Life as a human being is an incredible opportunity, first because one can wake up, secondly because if you don’t wake up, it does not matter, for everything is fine, everything is fundamentally OK. It is fundamentally Ok, because waking up or not, never happens, for there is no-one to whom these could happen, nor is there any ‘happening’.
There is absolutely nothing wrong with having a quite ordinary, simple, ‘normal’ life which rest on the adherence to consensus (world made up of words ideas).
A world idea is an opportunity to see a landscape unfold. Our consensus, ways by which we interpret ourselves, the world, all those is and is not, are an opportunity to see a ‘world’. And as we walk along this ‘world’ of ‘ours’, the landscape and the horizon changes, moves along with us. Ideas are the eyes of unity, as those ideas gathers that by which we look from to that which we look at (and vice versa). I wrote ‘ the eyes of unity’, by which I mean a unifying process. I do not mean by this a ‘God’ or a transcendental unity or totality, in brief; unity is not a thing, it is process, dynamism, and that dynamism is an ongoing unifying process.
Intrinsic meaning is that by which we look from, extrinsic meaning is that which we look at. It is ‘only’ a question of emphasis. More ‘recently, this emphasis ‘now’ is/has shifted on the what we look at (extrinsic meaning), which is made of ephemeral discontinuity or objective world.
One may have or get the ‘essence’ but be blind to the function (or vice versa). And that function is the world itself (including our more or less consensual ways of seeing). Fundamentally there are no differences between essence and function, or essence and dream for that matter, or this unifying process or dynamism and the world. You can call it ‘groundlessness’ if you prefer, it is deeply, deeply alive, dynamic, for it is all there is, nothing resides outside it.
Many, many years ago, I read something which I still think about once in a while; without ‘dreamers’ and dreams, there would be no world, for it is those dreamers and dream that stand under the ‘existence’ of the world itself. And so, we must be very grateful for the “blinds’/walking dead corpses.
Dissonance is something nobody really enjoys, and we all tend to go on the defensive when we meet this dissonance or dissonant voice. Dissonance acts similar to ‘lifting up’ a corner of our carpet; our rationalisations. The role of a ‘Maestro’ is to allow this dissonance, all the while trying to contain it as the symphony goes on and on.
The little life experiences I have tells me something; that one may create a lot of suffering by trying to change people, in fact a lot thinks that it is necessary to change or waking up the whole world. But the world/groundlessness is ‘perfect and complete’ right now and surely does not need any ‘assistant’ in order to make things better, furthermore ‘it’/groundlessness is one, alone and secondless. ‘I can help’ is illusory and unnecessary.
Denial and resistance is our first line of defense and the threat of having the thick carpet of our rationalisation removed can be very painful and impossible for many.

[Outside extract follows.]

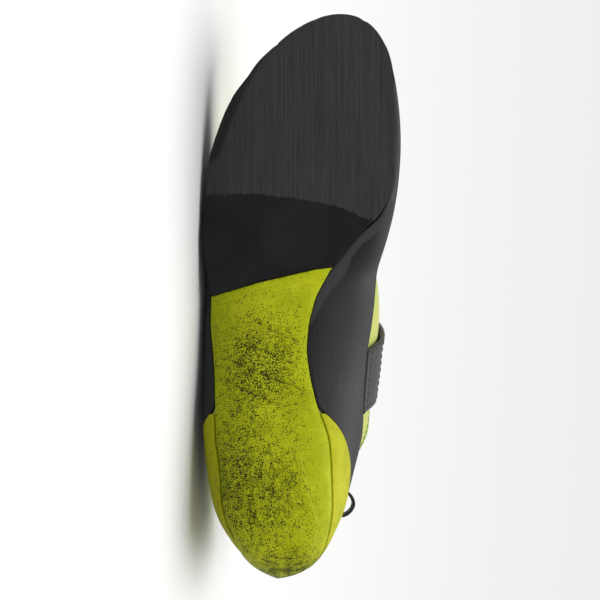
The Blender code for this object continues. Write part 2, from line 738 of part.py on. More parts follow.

All this for what? To be free? Freedom from, is never true freedom, as this freedom is dependent on the something it needs to be free of. Freedom is where we start from, not where we could end into. To end the dream/dreaming? There is no such a thing as ending the dream/dreaming. One does not wake up away of all dreams/dreaming, one wakes up to the fact of dreams/dreaming. And that dream continues as it was ‘before’, but with a slightly different ‘attitude’; a well contained euphoria.
I sincerely hope that my carpet hasn’t made things even more opaque.
zippypinhead1
Thanks Alain for your elegant comments, which I am just getting around to reading. I’m sure Gurdjieff says something about the sleepers maintaining the world in their sleep, so that ‘everyone has a job’. Respect everyone because everyone is doing their job! To strive to wake up from the dream embroils us in the dream even more – the whole business of awakening seems to be far more subtle than we imagine. Instead of changing people or ourselves it involves a very profound acceptance as you say. We are accepting our own sleeping state, our own non-acceptance.
The thing about rational carpets is that we can tweak or tease them so that they become less opaque than they would be if we left them to function according to the laws of logic. This is like squeezing or twisting the predictable structure of rationality so as to cause cracks to appear – the cracks which then can allow the light to enter, as Leonard Cohen says. So maybe this means that whatever we say, or present, it is always too crude and therefore misleading and and so we have to realize that the truth has slipped away from our grasp again, as it always does…
Alain
Yes, that is an ongoing dilemma that I have; this inadequacy in just about everything I do, everything I say, think. If I talk (and sometimes way too much) I feel deeply that I am inadequate, but then, if I don’t, I feel this same inadequacy.
It is the same thing as saying that what something is, in a ‘rational way’, is an ephemeral discontinuous point of focus (or objective world), all ‘is’ are of this ‘nature’, all are condemned to fade away, all is are discontinuous, and so is this objective world of ours.
Fine tweaking what? Our illusions? I would think that our rationalisations, trying to make sense of what is basically an impossible situation (our situation) act as a contra-buffer. It prevents us from falling into a deep abyss of despair out of which there is no escape.